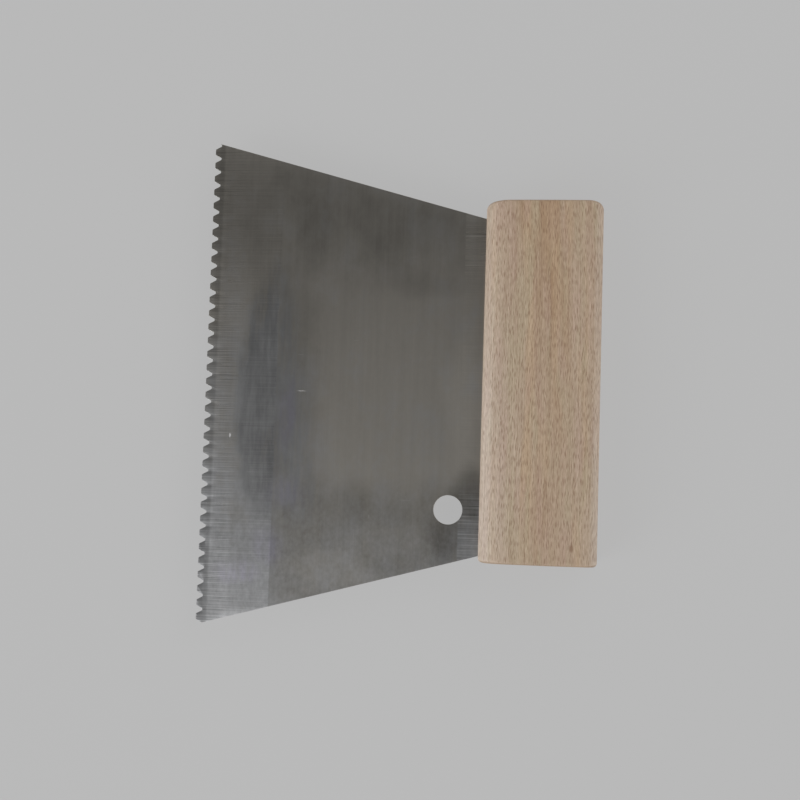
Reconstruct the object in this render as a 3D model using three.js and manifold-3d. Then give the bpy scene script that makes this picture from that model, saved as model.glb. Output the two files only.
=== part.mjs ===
// Notched trowel (adhesive spreader): a toothed sheet-steel blade, glued and nailed into the slot of a
// beech handle.
//
// Millimetres. +Z is up, +Y runs along the handle, and +X points from the teeth towards the handle's back.
// The origin is the centre of the handle's flat underside. The blade lies level, half way up the handle.

import * as THREE from 'three';
import { mergeVertices } from 'three/addons/utils/BufferGeometryUtils.js';
import Module from 'manifold-3d';

const wasm = await Module();
wasm.setup();

// --- Driving dimensions --------------------------------------------------------------------------

// Handle: a moulded bar with rounded long edges, cut to length and sanded.
const HANDLE_LENGTH = 127.2;
const HANDLE_WIDTH = 41;
const HANDLE_HEIGHT = 20;
const FRONT_EDGE_RADIUS = 7;
const BACK_EDGE_RADIUS = 3.5;
const END_EDGE_RADIUS = 0.9;
const END_CROWN = 0.1;
// Plan radii of the hand-sanded corners, at the +Y (north) and -Y (south) ends.
const CORNER_RADIUS = { northFront: 2.6, northBack: 3.2, southFront: 1.6, southBack: 1.4 };

// Blade: a symmetric trapezoid, widest at the teeth, whose narrow end is a tang inside the handle.
const BLADE_THICKNESS = 1;
const BLADE_REACH = 101;
const BLADE_WIDTH_AT_HANDLE = 120.2;
const BLADE_TAPER_ANGLE = THREE.MathUtils.degToRad(15.55);
const BLADE_OFFSET = -1.45;
const TANG_DEPTH = 20;
// The faces are ground thinner over a band behind the teeth.
const GRIND_LENGTH = 26.3;
const TIP_THICKNESS = 0.7;

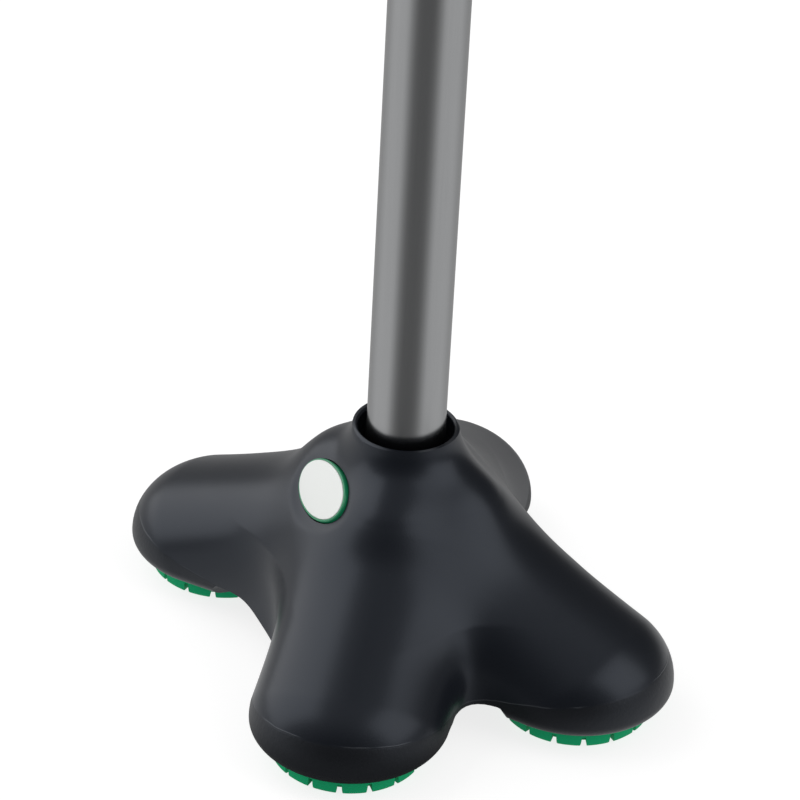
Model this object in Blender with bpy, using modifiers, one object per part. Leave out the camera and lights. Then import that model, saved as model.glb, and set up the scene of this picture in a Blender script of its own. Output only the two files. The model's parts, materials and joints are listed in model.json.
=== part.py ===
"""Offset quad cane: an adjustable aluminium cane on a soft four-footed rubber boot.

Metres, +Z up. The origin is on the floor, on the shaft's axis. +X is the walking direction:
the bow leans out that way and the grip comes back over the shaft towards -X. The badge is on
the -Y side. The pieces below the collar and the shaft stand still, and the upper tube with
its grip slides on the lower tube.
"""

import math

import bmesh
import bpy
import numpy as np
from mathutils import Matrix, Vector

# Clearances
TOUCH_GAP = 0.0003  # between two pieces that touch
CUT_MARGIN = 0.002  # how far a cutter runs past the face that it opens

# Boot: the outer form of the rubber foot
FOOT_REACH_X = 0.0425  # shaft axis to a foot's centre, along the walk
FOOT_REACH_Y = 0.0294  # shaft axis to a foot's centre, across it
FOOT_RADIUS = 0.0234
FOOT_CORE_HEIGHT = 0.0088  # height of the rounded foot's centre
FOOT_SQUASH_RATIO = 0.73  # height of the rounded foot over its width
ARM_RADIUS = 0.0196  # of the arm where it leaves the neck
ARM_HEIGHT = 0.0281  # of the arm's centre where it leaves the neck
ARM_START_SHARE = 0.23  # share of the way to the foot where the arm starts
SHOULDER_RADIUS = 0.0100  # of the soft ridge over each arm, at its crest
SHOULDER_ROOT_RADIUS = 0.0069  # of that ridge where it starts, in the arm's root
SHOULDER_DROP = 0.0202  # of its crest below the top of the boot
SHOULDER_SHARE = 0.32  # share of the way to the foot where its crest lies
GIRTH_HEIGHT = 0.0088  # level where the boot is widest
LIP_HEIGHT = 0.0049  # underside of the boot at its feet
LIP_INSET = 0.0045  # how far the wall draws in from the girth to the lip
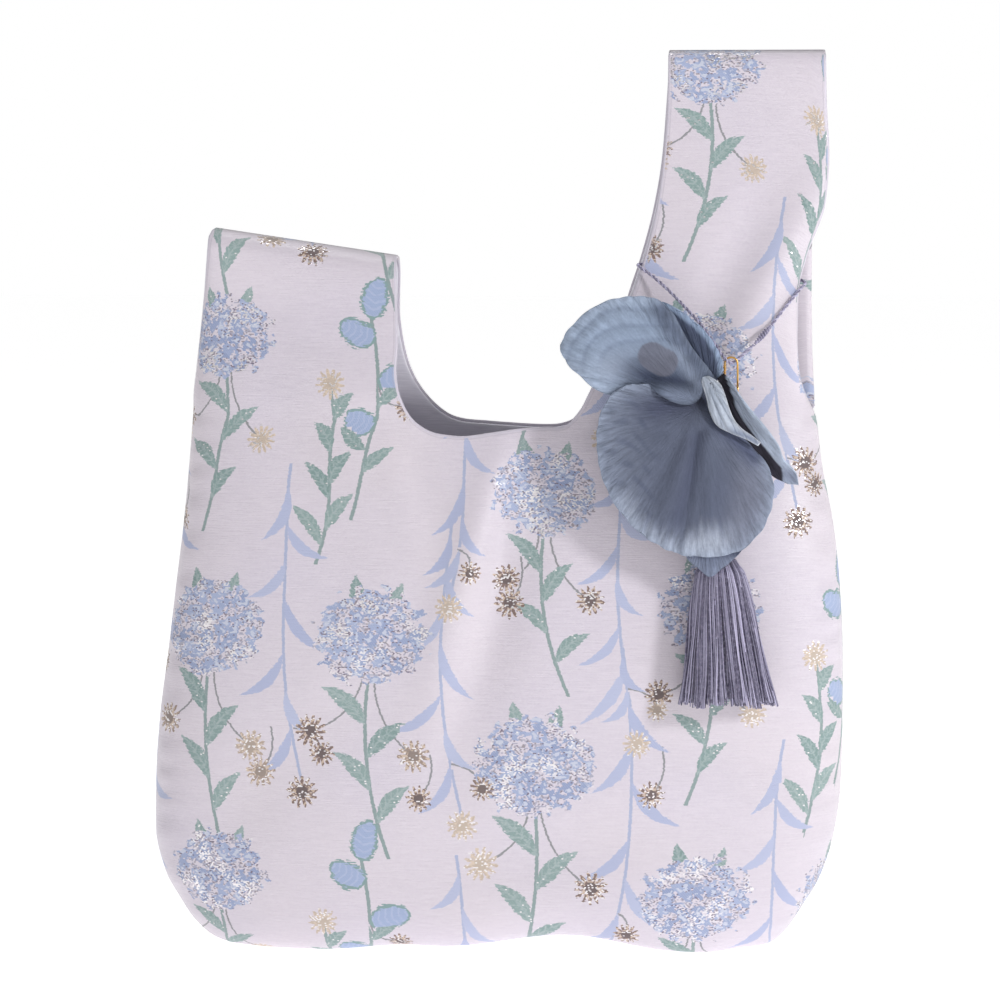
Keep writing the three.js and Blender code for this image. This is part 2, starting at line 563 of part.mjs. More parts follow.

________________

- [Exercise directions]: Extract all the material, leaving every line as it is.

- [Task answer]:
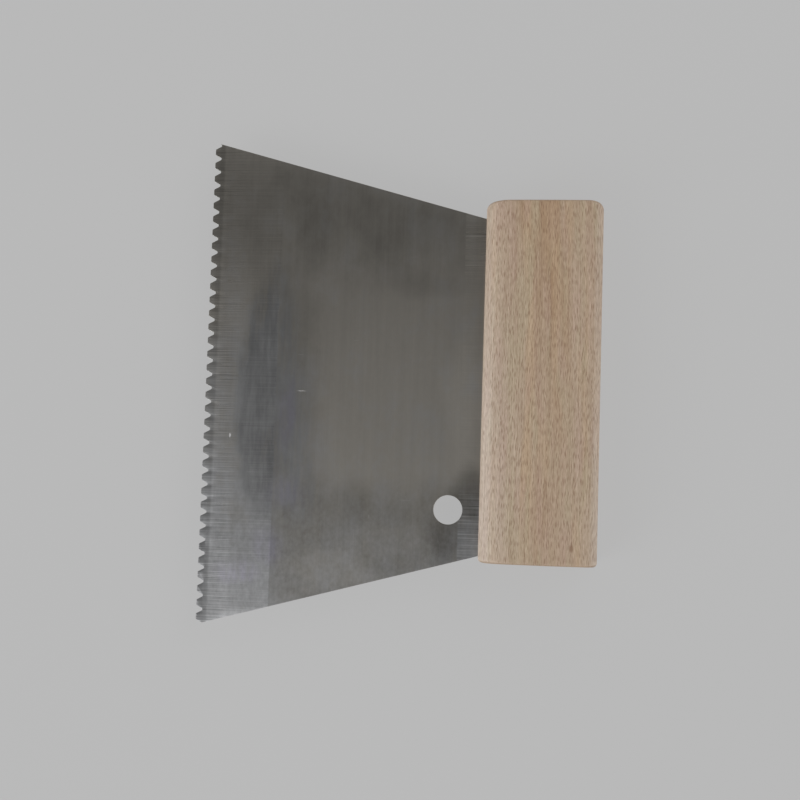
Reconstruct the object in this render as a 3D model using three.js and manifold-3d. Then give the bpy scene script that makes this picture from that model, saved as model.glb. Output the two files only.
=== part.mjs ===
// Notched trowel (adhesive spreader): a toothed sheet-steel blade, glued and nailed into the slot of a
// beech handle.
//
// Millimetres. +Z is up, +Y runs along the handle, and +X points from the teeth towards the handle's back.
// The origin is the centre of the handle's flat underside. The blade lies level, half way up the handle.

import * as THREE from 'three';
import { mergeVertices } from 'three/addons/utils/BufferGeometryUtils.js';
import Module from 'manifold-3d';

const wasm = await Module();
wasm.setup();

// --- Driving dimensions --------------------------------------------------------------------------

// Handle: a moulded bar with rounded long edges, cut to length and sanded.
const HANDLE_LENGTH = 127.2;
const HANDLE_WIDTH = 41;
const HANDLE_HEIGHT = 20;
const FRONT_EDGE_RADIUS = 7;
const BACK_EDGE_RADIUS = 3.5;
const END_EDGE_RADIUS = 0.9;
const END_CROWN = 0.1;
// Plan radii of the hand-sanded corners, at the +Y (north) and -Y (south) ends.
const CORNER_RADIUS = { northFront: 2.6, northBack: 3.2, southFront: 1.6, southBack: 1.4 };

// Blade: a symmetric trapezoid, widest at the teeth, whose narrow end is a tang inside the handle.
const BLADE_THICKNESS = 1;
const BLADE_REACH = 101;
const BLADE_WIDTH_AT_HANDLE = 120.2;
const BLADE_TAPER_ANGLE = THREE.MathUtils.degToRad(15.55);
const BLADE_OFFSET = -1.45;
const TANG_DEPTH = 20;
// The faces are ground thinner over a band behind the teeth.
const GRIND_LENGTH = 26.3;
const TIP_THICKNESS = 0.7;

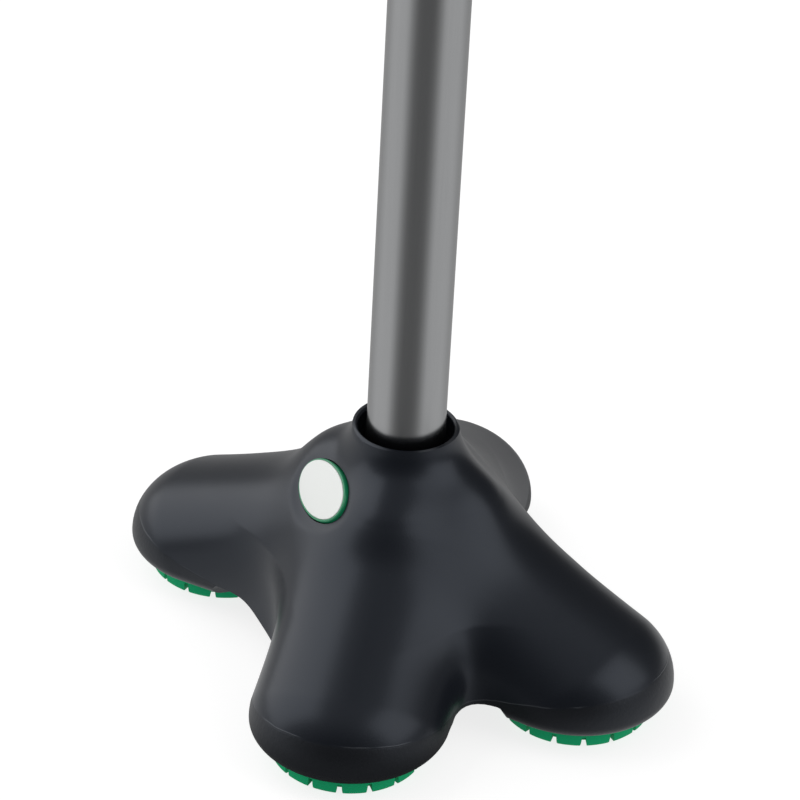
Model this object in Blender with bpy, using modifiers, one object per part. Leave out the camera and lights. Then import that model, saved as model.glb, and set up the scene of this picture in a Blender script of its own. Output only the two files. The model's parts, materials and joints are listed in model.json.
=== part.py ===
"""Offset quad cane: an adjustable aluminium cane on a soft four-footed rubber boot.

Metres, +Z up. The origin is on the floor, on the shaft's axis. +X is the walking direction:
the bow leans out that way and the grip comes back over the shaft towards -X. The badge is on
the -Y side. The pieces below the collar and the shaft stand still, and the upper tube with
its grip slides on the lower tube.
"""

import math

import bmesh
import bpy
import numpy as np
from mathutils import Matrix, Vector

# Clearances
TOUCH_GAP = 0.0003  # between two pieces that touch
CUT_MARGIN = 0.002  # how far a cutter runs past the face that it opens

# Boot: the outer form of the rubber foot
FOOT_REACH_X = 0.0425  # shaft axis to a foot's centre, along the walk
FOOT_REACH_Y = 0.0294  # shaft axis to a foot's centre, across it
FOOT_RADIUS = 0.0234
FOOT_CORE_HEIGHT = 0.0088  # height of the rounded foot's centre
FOOT_SQUASH_RATIO = 0.73  # height of the rounded foot over its width
ARM_RADIUS = 0.0196  # of the arm where it leaves the neck
ARM_HEIGHT = 0.0281  # of the arm's centre where it leaves the neck
ARM_START_SHARE = 0.23  # share of the way to the foot where the arm starts
SHOULDER_RADIUS = 0.0100  # of the soft ridge over each arm, at its crest
SHOULDER_ROOT_RADIUS = 0.0069  # of that ridge where it starts, in the arm's root
SHOULDER_DROP = 0.0202  # of its crest below the top of the boot
SHOULDER_SHARE = 0.32  # share of the way to the foot where its crest lies
GIRTH_HEIGHT = 0.0088  # level where the boot is widest
LIP_HEIGHT = 0.0049  # underside of the boot at its feet
LIP_INSET = 0.0045  # how far the wall draws in from the girth to the lip
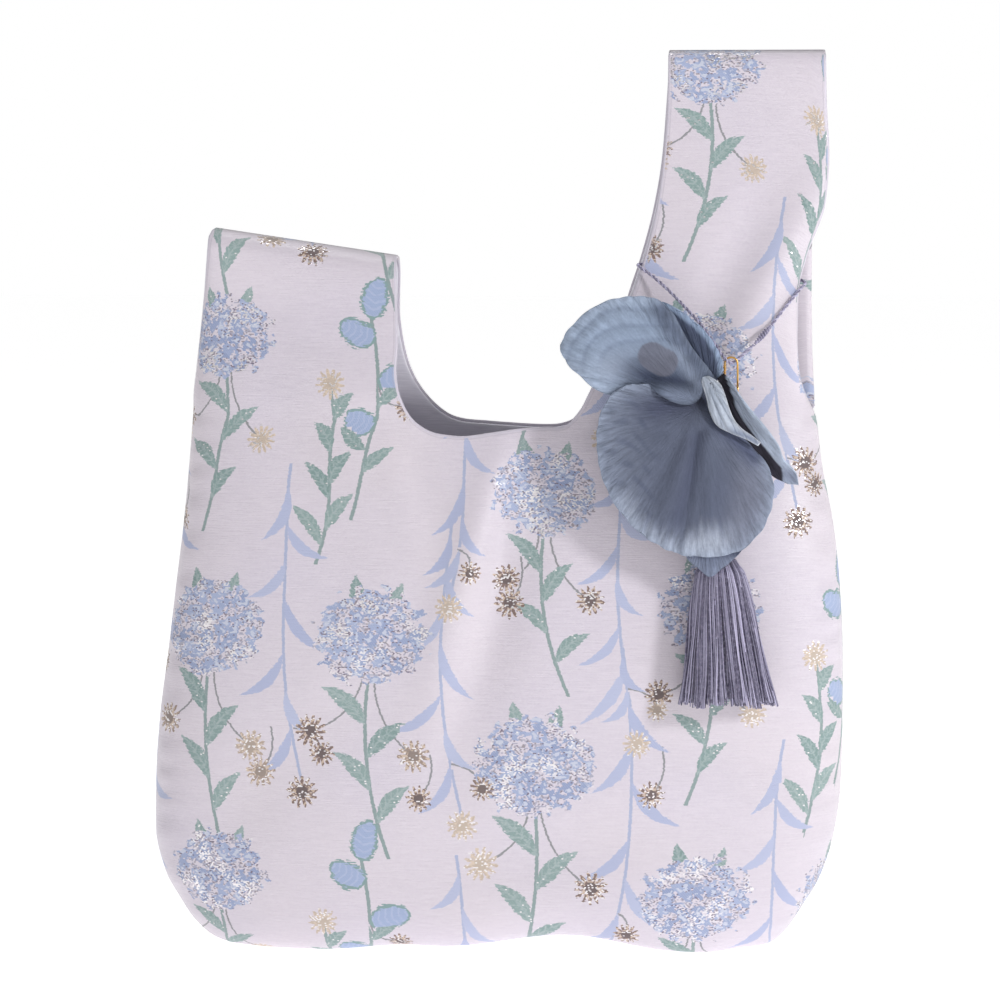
Keep writing the three.js and Blender code for this image. This is part 2, starting at line 563 of part.mjs. More parts follow.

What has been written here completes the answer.